I was acutely aware that we were in no-man’s land. There was nothing around us except for the misty outlines of mountains that were increasingly illuminated by the setting sun. This realization made my stomach drop. Remembering “the night bus to Laos leaves at sunset” sent our little group into a panic, though the visa officers were unconcerned.

Fortunately, a pickup truck rounded the corner and the driver gestured for us to get in. After verifying that he was supposed to take us from no man’s land to the bus stop, we acquiesced. He clicked on the car radio and out poured what I can only describe as Laotian Bob Marley. It was beautifully bizarre, all of us attempting to hum along to unknown, yet distantly familiar, tunes as a stranger raced along dusty roads against the sunset.

We arrived just in time, though the driver seemed dismayed to see us.

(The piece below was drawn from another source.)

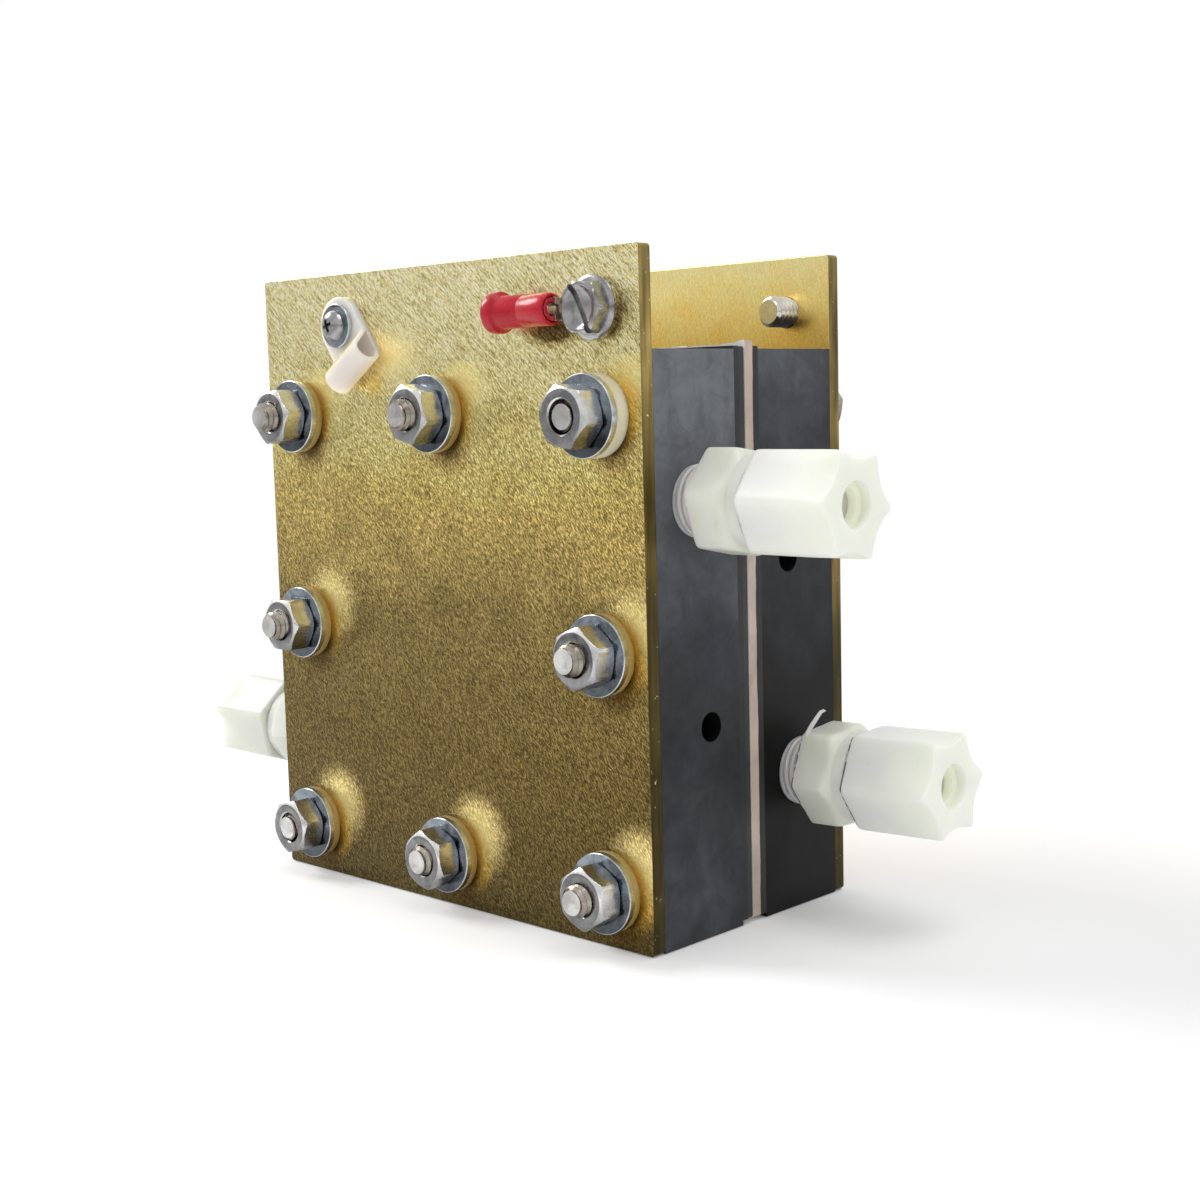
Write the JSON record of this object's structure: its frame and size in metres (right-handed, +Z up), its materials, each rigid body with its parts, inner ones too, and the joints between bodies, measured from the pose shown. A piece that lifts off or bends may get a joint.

Thinking our late arrival indicated a ‘no-show,’ he had given our seats away to a family, who he quickly banished to spare spaces on the bus. ‘Seats’ turned out to be an overstatement. The bus was outfitted with stacked berths, like those bunkbeds you loved to hate at summer camp. We had to remove our shoes upon entering and the center aisle was covered in a textured, waxy carpet that made my bare toes curl. Arms and legs hung into the walkway, and I had to step over jittery children. This was, in no way, what I had expected. The general atmosphere in our little Western consortium was panicked. The freckled Southerner generously offered Valium to each of us.

The berth Lauren and I were to share was in the back of the bus, near storage. It was dim and the only light came from the driver-controlled lamps that glowed feebly, but seemed too tired to do their job. The window was a three inch wide, long skinny rectangle through which I could see only the tiniest sliver of sky. The bus smelled of feet and barbeque sauce and pad thai.

We lurched forward. Our 12-hour ride had begun and already I was desperate to claw my way out of the dark bottom berth.

Claustrophobia aside, sleeping was nearly impossible. The men in the bunk above us played sitar music for 11 of the 12 hours. The women in front of us chatted non-stop in their lilting Australian accents. Children cried and coughed. Still, the bus lurched forward, making one hairpin turn after another.

Each minute lagged. I felt alternatively hot and cold. I was plagued by phantom itches. I wanted off. 12 hours on this bus seemed absolutely unimaginable. I could tell Lauren felt the same. She was still as a corpse, headphones blasting, eyes clenched tight. I ground my teeth and tried to find the same inner fortitude. But behind my eyelids, a light shone on my face. I opened my eyes impatiently, sure that some obnoxious traveler was looking for his or her luggage with a flashlight. But no…

It was the light from the full moon outside my ‘window.’ I was shocked. I’d never seen the moon take such a commanding role in the sky or reflect such intense light. The night skies I’ve seen have always taken second stage to the glow of skyscrapers, or at least suburbia. But this was different. The landscape was barren, save for power-lines that dipped and soared in rows of five against the impossibly starry sky. I’ve never seen so many stars in my life. I felt that that whoever decided on the name ‘Milky Way’ was entirely validated. They were as numerous as the glittery coins on the bottom of a dark fountain, and they looked like clusters of pins in a piece of black velvet.

I kept my eyes trained on the sky, watching the moon follow our treacherous path and the stars glitter. I watched until the dark was diluted to a watery morning grey — no stars, no sun and no clouds. A no man’s land in its own right.

Gravel crunched under the wheels of the bus. We slowed and then stopped. It was 6 am, and our trip was finished. Sleepy eyed passengers tumbled out into the dust of Luang Prabang, Laos, some complaining of a poor night’s sleep or of the early morning chill. I felt like dancing.

I had revelled in the glory of the night sky and it taught me the value of the long way around.

Lesson learned, I flew back to Thailand three days later. The journey took one hour.